Between the flowers and the eggs, my grandmother would finally have to admit that I inherited absolutely none of her talents…but my admiration for those talents is ever increasing grandma!  This gardening and cooking is tricky stuff!

More updates on S’ new obsession with cooking in the next post…  Here’s hoping she has inherited my grandma’s skill as well as her interest, and that she can take over the kitchen soon!  S is actually so into cooking right now that I’m thinking of arranging an apprenticeship with my Mother-in-law, who is an amazing cook and maybe planning to visit soon.  Are you up for it Grammy?!

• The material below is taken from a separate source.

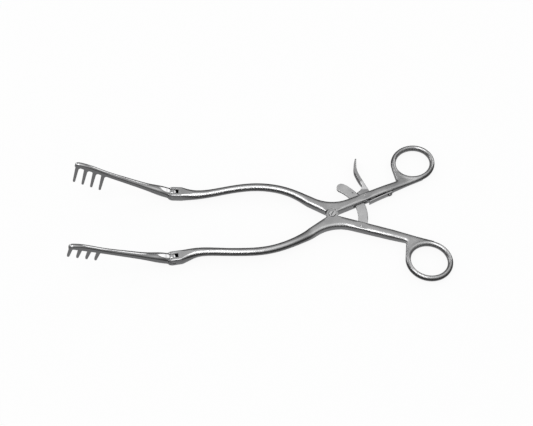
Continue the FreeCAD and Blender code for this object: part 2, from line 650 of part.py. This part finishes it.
def build_release_lever():
    """The pawl plate with its toe and heel, and the wide thumb pad that stands up from it."""
    pin = lever_pin_place()
    toe = toe_tip()
    left = [pin + place for place in PAD_LEFT]
    right = [pin + place for place in reversed(PAD_RIGHT)]
    under = [LEVER_ROOT, LEVER_BACK, HEEL_TOP, LEVER_HEEL, HEEL_END, LEVER_SOLE, LEVER_FRONT]
    body = [right[-1]] + [pin + place for place in under]
    body += [toe + TOE_UNDERCUT, toe, pin + LEVER_NECK, left[0]]
    edges = [curve(left), line(left[-1], right[0]), curve(right)]
    edges += [line(body[i], body[i + 1]) for i in range(len(body) - 1)]
    plan = prism(edges, MID - PAD_WIDTH / 2, MID + PAD_WIDTH / 2)

    # Seen along X the plate is thin up to the root of the pad and then widens like a paddle
    thin, wide = LEVER_THICKNESS / 2, PAD_WIDTH / 2
    low, root, full, top = toe.y - 3 * PAD_WIDTH, pin.y + PAD_ROOT_RISE, pin.y + PAD_FULL_RISE, left[-1].y
    face_x = toe.x - 2 * PAD_WIDTH

    def spot(y, half):
        return Vector(face_x, y, MID + half)

    shoulder = top - 1.6 * wide
    outline = [line(spot(low, -thin), spot(root, -thin)),
               curve([spot(root, -thin), spot((root + full) / 2, -(thin + wide) / 2), spot(full, -wide)]),
               line(spot(full, -wide), spot(shoulder, -wide)),
               arc(spot(shoulder, -wide), spot(top, 0), spot(shoulder, wide)),
               line(spot(shoulder, wide), spot(full, wide)),
               curve([spot(full, wide), spot((root + full) / 2, (thin + wide) / 2), spot(root, thin)]),
               line(spot(root, thin), spot(low, thin)), line(spot(low, thin), spot(low, -thin))]
    paddle = Part.Face(Part.Wire(outline)).extrude(Vector(6 * PAD_WIDTH, 0, 0))
    lever = plan.common(paddle)
    lever = lever.cut(disc(PIN_RADIUS + RUNNING_FIT, pin, 0, ARM_THICKNESS))

    # Cross grooves on the side that the thumb presses
    side = Part.BSplineCurve()
    side.interpolate(left)
    start = side.parameterAtDistance(0.0, side.FirstParameter)
    for index in range(PAD_RIB_COUNT):
        place = side.value(side.parameterAtDistance((index + 3) * PAD_RIB_PITCH, start))
        groove = disc(PAD_RIB_DEPTH, place, MID - PAD_WIDTH, MID + PAD_WIDTH)
        lever = lever.cut(groove)
    return lever


def rake_profile():
    """Side view of the four prongs and the web that joins them, in the plane of the blade."""
    root, tip = PRONG_ROOT_WIDTH / 2, PRONG_TIP_WIDTH / 2
    down = Vector(sin(radians(PRONG_RAKE)), 0, -cos(radians(PRONG_RAKE)))
    ahead = Vector(cos(radians(PRONG_RAKE)), 0, sin(radians(PRONG_RAKE)))
    pitch = Vector(PRONG_PITCH, 0, 0)
    arch = pitch.dot(ahead) / 2 - root
    arch_depth = WEB_DEPTH + arch
    first = Vector(-BLADE_LENGTH, 0, 0)
    start = first - ahead * root
    cursor = start
    edges = []
    for index in range(PRONG_COUNT):
        axis = first + pitch * index
        tip_centre = axis + down * (PRONG_LENGTH - tip)
        low_left, low_right = tip_centre - ahead * tip, tip_centre + ahead * tip
        edges.append(line(cursor, low_left))
        edges.append(arc(low_left, tip_centre + down * tip, low_right))
        cursor = axis + ahead * root + down * arch_depth
        edges.append(line(low_right, cursor))
        arch_centre = cursor + ahead * arch
        if index < PRONG_COUNT - 1:
            following = arch_centre + ahead * arch
            edges.append(arc(cursor, arch_centre - down * arch, following))
            cursor = following
    slant = (down + ahead).normalize()
    fade = arch_centre - down * arch
    edges.append(arc(cursor, arch_centre - slant * arch, fade))
    run_out = Vector(fade.x + PRONG_PITCH, 0, 0)
    edges += [line(fade, run_out), line(run_out, start)]
    return edges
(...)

I’ll leave you with a photo of the laundry that accumulated while we were doing all this other stuff.  The laundry problem was exacerbated by the fact that the week after spring break was unseasonably cold, which meant I could just shove all the dirty warm weather stuff deeper into the hamper and pull out all the winter things I had just put away.  End result?  Well, check out laundry day…

There are no people in the photo because we were all basically walking around in towels by this point.

My husband, never one to complain, actually looked at the growing pile shortly after spring break, sighed, and went out and bought himself new boxers.  True story.

(And lest that be misinterpreted, know that he is actually great about helping out with the laundry and everything else around the house, but in his infinite marital wisdom realized that buying a few new boxers was probably the best investment in overall domestic contentment.  And his wife says, “amen to that”.  I don’t need a six-week retreat in Fiji.  But occasionally, I do need a week of blissfully ignoring the laundry : )

So that’s part I of our update…to be continued with part II later.  Hope everyone else is enjoying spring too!